I had made sure the home birth could happen.

She might have demanded a home birth,

But it was my fault she had nearly died.


Her pain and suffering had been caused by me.


Why had I let her down so badly?


I was trapped in a loveless marriage.

Tainted by bitterness from an older, untreatable wound,

A wound buried at an unreachable depth in her past.


Her bitterness was so strong.


She demanded I leave.

She screamed at me to leave.


She threw steaming hot cups of coffee at me,

Screaming that I should leave.


She kept repeating the same demands.


Why did I not do as she demanded?

Why did I not get out of the house?

Why did I not get out of her life?


She already knew I could not leave.


My son needed a father.

I could not desert my child,

I could not let this happen for a second time.

****


The  photo shown here is not of Morgan Avenue but of Kyeema Avenue Cumberland Park.  My wife’s parents lived at Kyeema Avenue and it was only about 4 kilometres walk.  They never helped with anything and my wife never went there except with me.  The in-laws were superficially okay but I disliked them a lot.

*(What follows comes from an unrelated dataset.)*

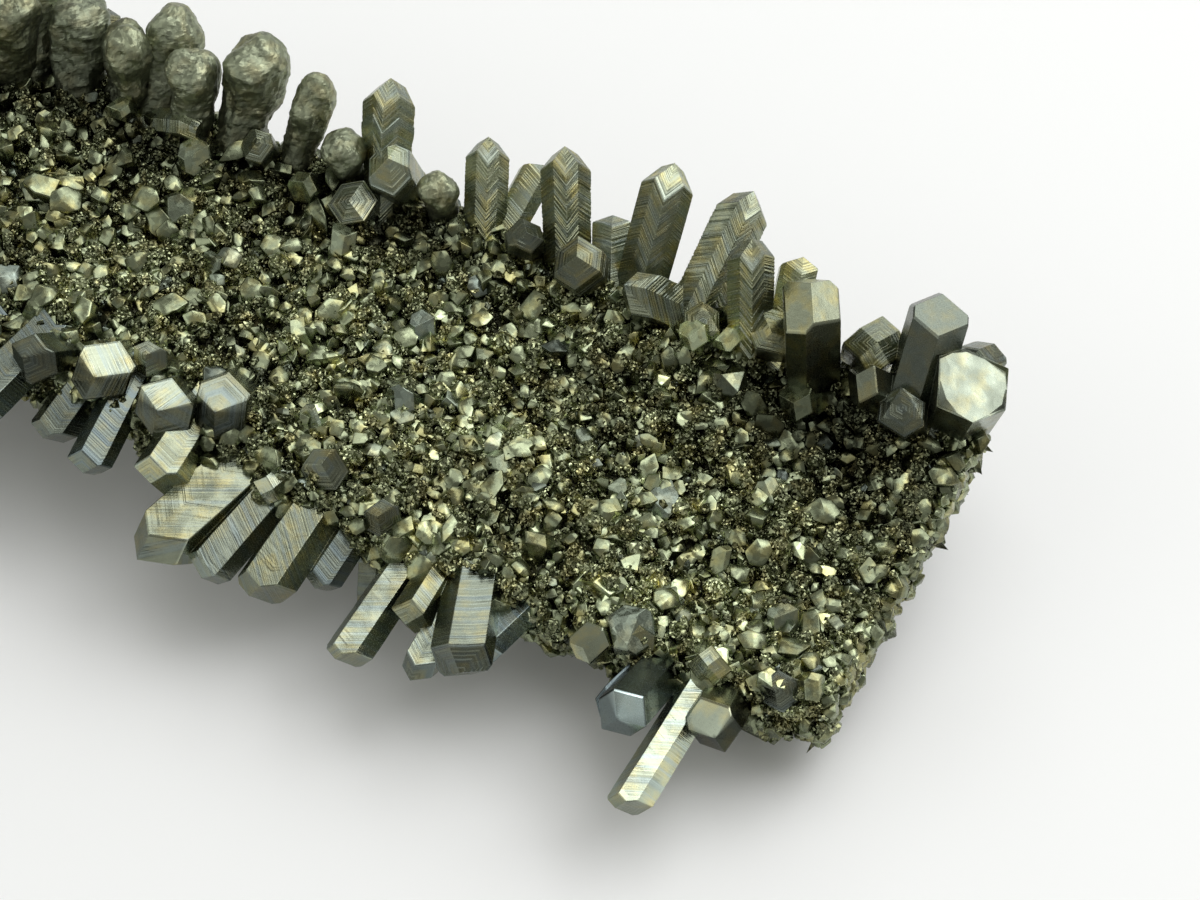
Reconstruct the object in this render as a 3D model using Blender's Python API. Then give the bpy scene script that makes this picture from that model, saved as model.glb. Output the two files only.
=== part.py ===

I suspect my wife disliked them a great deal also, but she never told me why.


Graduates exiting from Elder Hall at Adelaide Uni. This is likely a side exit, and not the main. The architecture is beautiful. The photo was taken in 1983 by someone that isn't listed, the copyright is under © University of Adelaide. They should really credit their photographers!


In 1983, I started part time studies in law at Adelaide Uni. I worked full time, studied law part time and kept up the house renovations.


I paid an electrician to completely rewire the house because the electrical wiring was badly in need of replacement.


The water pipes in the house were corroded and leaking.  I paid a plumber to put in new plumbing.


The roof leaked and I paid a roofer to replace the roof with a new tin roof.


It was such hard work to take a wreck of a house and single handedly make it brand new.  I got zero physical help from my then wife.


I was young then and I knew no better.